## GOAL OF THE EXERCISE
Locate each line below that includes "joints" and reproduce it.

----------------------------------------

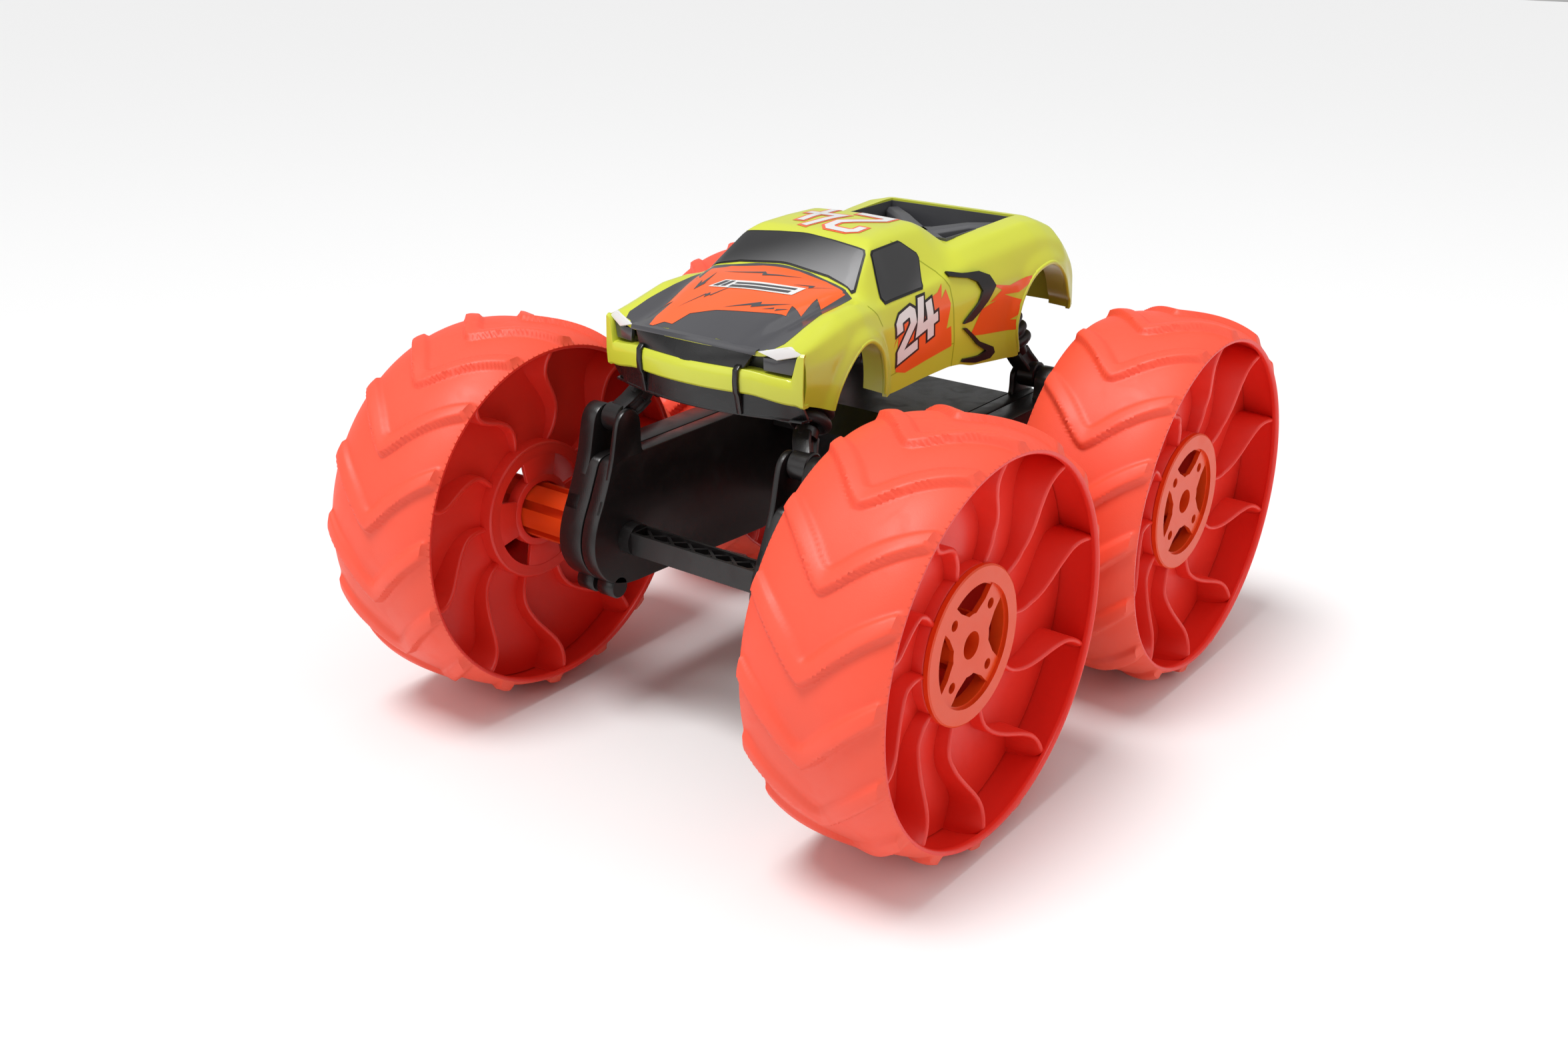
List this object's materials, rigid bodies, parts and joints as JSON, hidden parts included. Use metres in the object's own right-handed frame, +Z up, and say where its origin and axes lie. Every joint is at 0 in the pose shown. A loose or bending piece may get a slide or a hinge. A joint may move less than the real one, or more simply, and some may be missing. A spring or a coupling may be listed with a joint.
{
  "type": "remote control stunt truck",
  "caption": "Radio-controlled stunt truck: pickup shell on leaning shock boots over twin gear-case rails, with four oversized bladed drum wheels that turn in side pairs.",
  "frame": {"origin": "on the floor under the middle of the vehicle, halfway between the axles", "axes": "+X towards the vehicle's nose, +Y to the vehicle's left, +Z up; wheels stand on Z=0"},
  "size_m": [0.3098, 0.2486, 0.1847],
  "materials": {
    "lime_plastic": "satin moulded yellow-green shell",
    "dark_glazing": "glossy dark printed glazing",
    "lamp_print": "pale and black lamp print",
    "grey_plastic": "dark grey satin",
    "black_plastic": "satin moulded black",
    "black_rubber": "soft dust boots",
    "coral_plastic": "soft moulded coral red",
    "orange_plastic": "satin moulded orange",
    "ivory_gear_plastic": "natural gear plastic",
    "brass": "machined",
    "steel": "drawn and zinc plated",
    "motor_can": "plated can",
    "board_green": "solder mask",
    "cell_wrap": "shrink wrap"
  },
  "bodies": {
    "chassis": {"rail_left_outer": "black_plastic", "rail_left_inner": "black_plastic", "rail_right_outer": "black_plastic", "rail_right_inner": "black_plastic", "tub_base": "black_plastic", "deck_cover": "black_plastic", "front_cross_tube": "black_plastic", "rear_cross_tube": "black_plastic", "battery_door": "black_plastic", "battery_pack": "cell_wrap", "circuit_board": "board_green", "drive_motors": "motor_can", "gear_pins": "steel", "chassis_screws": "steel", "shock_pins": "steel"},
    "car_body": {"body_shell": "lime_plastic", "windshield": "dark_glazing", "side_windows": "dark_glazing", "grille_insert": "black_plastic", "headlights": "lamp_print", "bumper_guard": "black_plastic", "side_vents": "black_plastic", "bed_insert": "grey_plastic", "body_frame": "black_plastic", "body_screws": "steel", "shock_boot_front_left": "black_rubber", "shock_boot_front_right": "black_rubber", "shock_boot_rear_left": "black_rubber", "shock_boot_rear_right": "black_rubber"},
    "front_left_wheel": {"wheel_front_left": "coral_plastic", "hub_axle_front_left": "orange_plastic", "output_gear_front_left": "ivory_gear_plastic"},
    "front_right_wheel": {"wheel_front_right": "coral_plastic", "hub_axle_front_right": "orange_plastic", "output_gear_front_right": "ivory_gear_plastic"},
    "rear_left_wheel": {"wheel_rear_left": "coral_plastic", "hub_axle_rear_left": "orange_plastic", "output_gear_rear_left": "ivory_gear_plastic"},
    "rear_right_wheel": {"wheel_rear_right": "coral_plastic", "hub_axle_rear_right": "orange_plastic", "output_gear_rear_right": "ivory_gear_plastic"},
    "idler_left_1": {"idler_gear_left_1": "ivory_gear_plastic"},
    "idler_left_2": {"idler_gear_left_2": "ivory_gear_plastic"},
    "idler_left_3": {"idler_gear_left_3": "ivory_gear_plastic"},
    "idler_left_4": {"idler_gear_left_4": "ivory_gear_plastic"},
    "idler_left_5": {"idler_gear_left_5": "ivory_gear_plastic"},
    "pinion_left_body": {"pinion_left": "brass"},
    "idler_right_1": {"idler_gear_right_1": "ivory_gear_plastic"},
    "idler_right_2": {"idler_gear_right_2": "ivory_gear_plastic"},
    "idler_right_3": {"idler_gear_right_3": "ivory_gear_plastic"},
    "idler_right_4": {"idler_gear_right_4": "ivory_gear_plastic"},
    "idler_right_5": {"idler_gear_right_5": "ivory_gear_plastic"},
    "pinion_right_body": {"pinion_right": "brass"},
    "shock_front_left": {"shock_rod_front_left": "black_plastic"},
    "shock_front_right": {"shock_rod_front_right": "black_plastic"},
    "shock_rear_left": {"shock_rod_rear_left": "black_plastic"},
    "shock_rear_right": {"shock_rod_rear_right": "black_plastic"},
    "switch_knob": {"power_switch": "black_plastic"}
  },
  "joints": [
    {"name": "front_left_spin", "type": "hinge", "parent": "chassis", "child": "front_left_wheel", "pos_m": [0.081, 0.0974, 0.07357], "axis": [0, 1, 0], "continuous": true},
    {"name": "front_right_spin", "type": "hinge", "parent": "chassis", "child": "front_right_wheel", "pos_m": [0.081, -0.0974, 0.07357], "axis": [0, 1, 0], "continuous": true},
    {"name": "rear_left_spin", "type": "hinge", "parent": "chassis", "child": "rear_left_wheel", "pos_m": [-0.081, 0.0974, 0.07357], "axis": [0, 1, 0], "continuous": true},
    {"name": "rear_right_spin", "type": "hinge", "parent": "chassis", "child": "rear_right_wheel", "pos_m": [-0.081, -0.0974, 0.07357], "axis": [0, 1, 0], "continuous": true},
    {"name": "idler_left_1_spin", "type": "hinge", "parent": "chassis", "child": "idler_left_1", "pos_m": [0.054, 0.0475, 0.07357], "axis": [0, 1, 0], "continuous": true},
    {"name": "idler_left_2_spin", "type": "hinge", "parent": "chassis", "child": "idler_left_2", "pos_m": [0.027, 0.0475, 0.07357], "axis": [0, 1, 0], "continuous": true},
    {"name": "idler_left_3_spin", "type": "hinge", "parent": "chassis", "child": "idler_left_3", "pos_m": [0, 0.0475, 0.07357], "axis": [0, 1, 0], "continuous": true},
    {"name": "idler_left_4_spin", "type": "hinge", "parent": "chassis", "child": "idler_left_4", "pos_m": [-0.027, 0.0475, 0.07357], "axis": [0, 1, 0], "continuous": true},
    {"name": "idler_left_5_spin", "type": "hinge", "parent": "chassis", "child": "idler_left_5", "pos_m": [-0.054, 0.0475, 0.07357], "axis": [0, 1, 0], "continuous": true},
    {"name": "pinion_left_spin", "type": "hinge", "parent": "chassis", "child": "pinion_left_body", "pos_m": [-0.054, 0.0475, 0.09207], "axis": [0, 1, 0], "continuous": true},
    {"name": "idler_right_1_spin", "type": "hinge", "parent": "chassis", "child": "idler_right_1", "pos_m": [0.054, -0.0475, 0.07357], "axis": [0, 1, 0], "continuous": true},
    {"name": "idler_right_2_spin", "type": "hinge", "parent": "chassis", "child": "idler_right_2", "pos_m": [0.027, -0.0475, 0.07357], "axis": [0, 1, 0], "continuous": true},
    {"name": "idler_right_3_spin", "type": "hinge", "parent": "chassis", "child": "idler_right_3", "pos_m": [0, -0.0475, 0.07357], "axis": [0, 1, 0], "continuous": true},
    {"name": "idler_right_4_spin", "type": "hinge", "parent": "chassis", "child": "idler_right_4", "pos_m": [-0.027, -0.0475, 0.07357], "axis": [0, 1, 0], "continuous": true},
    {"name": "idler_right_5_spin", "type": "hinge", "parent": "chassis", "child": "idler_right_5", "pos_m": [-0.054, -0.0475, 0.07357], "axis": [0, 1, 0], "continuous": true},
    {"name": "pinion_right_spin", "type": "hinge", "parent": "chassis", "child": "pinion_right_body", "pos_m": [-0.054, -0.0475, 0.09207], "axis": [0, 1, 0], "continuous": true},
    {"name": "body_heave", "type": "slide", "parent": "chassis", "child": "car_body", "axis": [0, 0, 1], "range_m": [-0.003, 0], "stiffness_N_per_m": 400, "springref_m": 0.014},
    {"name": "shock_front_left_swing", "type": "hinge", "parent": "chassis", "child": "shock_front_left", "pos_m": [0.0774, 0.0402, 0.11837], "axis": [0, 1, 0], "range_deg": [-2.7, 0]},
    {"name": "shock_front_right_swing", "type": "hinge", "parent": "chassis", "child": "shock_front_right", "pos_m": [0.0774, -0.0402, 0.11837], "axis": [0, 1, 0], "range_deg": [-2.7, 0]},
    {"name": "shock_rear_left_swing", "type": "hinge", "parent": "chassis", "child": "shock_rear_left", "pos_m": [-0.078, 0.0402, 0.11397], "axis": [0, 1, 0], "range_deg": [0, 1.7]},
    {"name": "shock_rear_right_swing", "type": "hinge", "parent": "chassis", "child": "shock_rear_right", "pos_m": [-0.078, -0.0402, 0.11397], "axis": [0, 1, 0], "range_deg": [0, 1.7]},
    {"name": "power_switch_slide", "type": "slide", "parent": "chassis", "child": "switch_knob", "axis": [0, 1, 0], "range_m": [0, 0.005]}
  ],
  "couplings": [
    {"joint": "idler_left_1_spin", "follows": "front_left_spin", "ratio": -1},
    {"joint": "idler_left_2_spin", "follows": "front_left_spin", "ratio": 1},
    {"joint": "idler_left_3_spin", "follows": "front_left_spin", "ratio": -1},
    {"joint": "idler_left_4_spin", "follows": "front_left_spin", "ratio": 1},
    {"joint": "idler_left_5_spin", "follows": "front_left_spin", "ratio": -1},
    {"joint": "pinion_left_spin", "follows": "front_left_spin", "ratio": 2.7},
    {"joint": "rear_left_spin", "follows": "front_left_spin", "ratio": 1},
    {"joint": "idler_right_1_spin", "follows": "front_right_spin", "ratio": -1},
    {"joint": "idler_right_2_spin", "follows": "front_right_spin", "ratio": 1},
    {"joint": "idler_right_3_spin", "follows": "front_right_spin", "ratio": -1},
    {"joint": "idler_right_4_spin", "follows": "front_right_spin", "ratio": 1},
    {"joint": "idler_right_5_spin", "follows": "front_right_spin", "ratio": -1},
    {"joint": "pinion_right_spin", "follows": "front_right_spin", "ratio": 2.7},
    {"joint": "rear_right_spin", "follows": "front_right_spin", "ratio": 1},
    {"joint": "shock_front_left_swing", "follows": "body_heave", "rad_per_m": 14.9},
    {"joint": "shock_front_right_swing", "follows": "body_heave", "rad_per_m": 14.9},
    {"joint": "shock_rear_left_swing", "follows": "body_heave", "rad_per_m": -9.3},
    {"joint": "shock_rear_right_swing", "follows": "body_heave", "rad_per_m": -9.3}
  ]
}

----------------------------------------

## RESULT
List this object's materials, rigid bodies, parts and joints as JSON, hidden parts included. Use metres in the object's own right-handed frame, +Z up, and say where its origin and axes lie. Every joint is at 0 in the pose shown. A loose or bending piece may get a slide or a hinge. A joint may move less than the real one, or more simply, and some may be missing. A spring or a coupling may be listed with a joint.
  "joints": [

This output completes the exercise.